Problem requirements: Copy out the lines that have "manifold" in them.

Collected material:
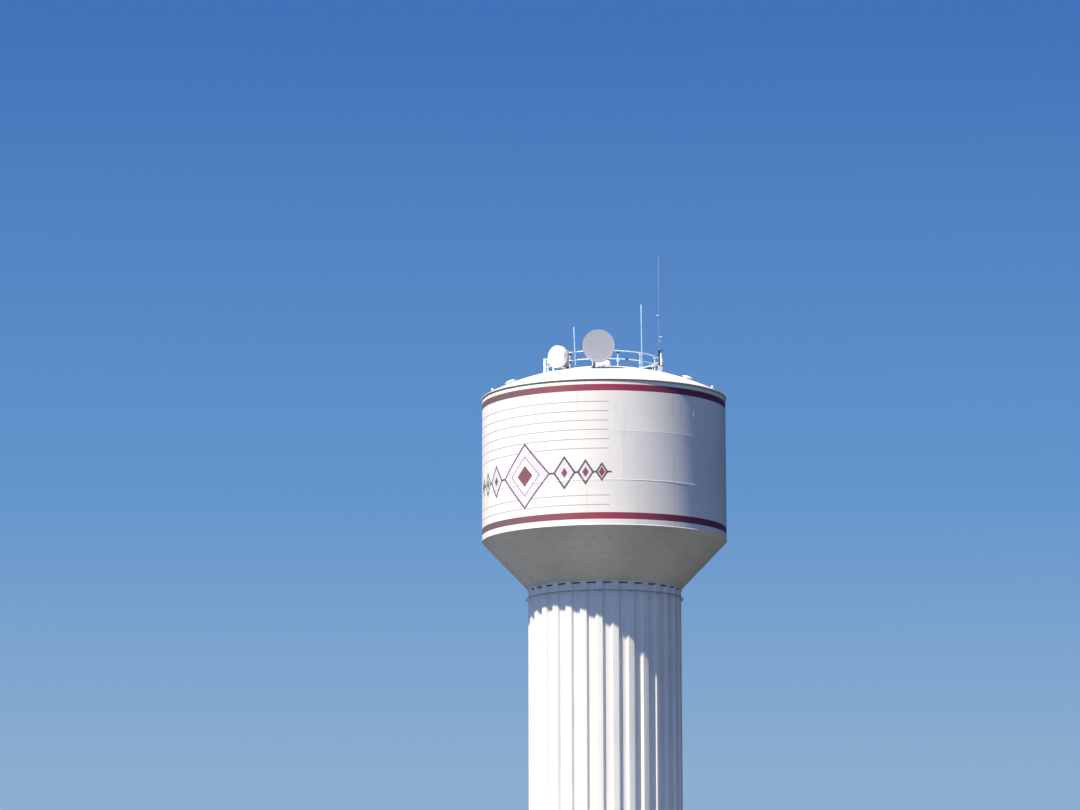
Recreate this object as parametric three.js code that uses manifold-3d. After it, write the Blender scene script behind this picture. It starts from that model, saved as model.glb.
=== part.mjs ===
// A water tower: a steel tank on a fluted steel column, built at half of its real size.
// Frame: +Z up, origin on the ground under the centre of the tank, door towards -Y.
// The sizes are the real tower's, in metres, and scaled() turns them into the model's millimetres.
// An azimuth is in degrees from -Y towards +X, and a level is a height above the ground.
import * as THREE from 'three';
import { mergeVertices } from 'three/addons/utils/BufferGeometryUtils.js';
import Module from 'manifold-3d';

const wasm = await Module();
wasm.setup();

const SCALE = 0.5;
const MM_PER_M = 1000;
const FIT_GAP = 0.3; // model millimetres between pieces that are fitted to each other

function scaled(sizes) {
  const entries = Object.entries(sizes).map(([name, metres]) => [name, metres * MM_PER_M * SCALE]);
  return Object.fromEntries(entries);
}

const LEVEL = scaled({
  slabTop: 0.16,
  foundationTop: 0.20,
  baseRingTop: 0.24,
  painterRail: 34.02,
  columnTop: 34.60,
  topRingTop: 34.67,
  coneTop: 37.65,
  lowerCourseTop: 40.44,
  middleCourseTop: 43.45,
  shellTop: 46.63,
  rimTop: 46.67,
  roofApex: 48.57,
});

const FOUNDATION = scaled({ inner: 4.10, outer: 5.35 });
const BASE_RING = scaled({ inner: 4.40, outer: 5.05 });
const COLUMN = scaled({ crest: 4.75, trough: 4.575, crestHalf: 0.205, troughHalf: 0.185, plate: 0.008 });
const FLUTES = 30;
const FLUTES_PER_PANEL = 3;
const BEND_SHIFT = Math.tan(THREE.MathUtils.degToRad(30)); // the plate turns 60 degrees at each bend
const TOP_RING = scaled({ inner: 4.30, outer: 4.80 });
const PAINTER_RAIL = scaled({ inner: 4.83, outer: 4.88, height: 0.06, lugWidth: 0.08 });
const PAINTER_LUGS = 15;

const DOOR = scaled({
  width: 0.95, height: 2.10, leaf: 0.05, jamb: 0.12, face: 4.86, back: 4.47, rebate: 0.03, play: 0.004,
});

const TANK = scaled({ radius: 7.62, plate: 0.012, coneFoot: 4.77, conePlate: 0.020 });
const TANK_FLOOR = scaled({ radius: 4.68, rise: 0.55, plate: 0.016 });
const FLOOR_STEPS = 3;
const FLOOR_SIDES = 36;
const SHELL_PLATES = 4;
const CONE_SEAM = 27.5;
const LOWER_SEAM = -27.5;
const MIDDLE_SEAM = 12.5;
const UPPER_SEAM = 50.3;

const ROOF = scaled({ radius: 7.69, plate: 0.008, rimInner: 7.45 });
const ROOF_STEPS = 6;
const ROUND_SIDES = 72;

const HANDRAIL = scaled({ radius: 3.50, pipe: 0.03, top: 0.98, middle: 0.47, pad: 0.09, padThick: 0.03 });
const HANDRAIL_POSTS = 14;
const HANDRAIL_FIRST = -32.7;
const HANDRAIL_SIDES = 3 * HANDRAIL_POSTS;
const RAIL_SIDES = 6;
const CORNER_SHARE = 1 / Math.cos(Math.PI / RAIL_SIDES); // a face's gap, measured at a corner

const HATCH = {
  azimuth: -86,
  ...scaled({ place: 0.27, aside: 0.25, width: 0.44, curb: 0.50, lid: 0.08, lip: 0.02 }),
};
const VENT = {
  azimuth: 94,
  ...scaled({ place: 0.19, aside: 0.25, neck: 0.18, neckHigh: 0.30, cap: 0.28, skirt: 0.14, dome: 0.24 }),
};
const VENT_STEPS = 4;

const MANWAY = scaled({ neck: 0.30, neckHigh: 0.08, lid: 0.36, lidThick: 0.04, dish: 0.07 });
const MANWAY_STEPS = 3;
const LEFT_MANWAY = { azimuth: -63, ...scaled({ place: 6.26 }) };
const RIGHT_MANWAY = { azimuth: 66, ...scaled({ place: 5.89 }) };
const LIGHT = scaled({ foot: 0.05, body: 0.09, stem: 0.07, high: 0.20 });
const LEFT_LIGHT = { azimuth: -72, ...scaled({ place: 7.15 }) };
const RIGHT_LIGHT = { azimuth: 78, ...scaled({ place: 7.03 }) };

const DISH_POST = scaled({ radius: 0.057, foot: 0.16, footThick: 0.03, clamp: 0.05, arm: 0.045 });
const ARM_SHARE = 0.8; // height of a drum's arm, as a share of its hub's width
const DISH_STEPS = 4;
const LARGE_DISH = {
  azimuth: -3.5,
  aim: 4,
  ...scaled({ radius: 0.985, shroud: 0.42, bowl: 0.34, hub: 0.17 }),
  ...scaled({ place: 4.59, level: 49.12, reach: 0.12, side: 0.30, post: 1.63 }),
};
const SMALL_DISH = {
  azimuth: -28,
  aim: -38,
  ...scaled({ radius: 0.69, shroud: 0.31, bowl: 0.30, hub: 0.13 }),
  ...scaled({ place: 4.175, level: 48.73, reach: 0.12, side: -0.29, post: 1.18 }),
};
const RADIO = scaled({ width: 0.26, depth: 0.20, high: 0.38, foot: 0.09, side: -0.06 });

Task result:
Recreate this object as parametric three.js code that uses manifold-3d. After it, write the Blender scene script behind this picture. It starts from that model, saved as model.glb.
import Module from 'manifold-3d';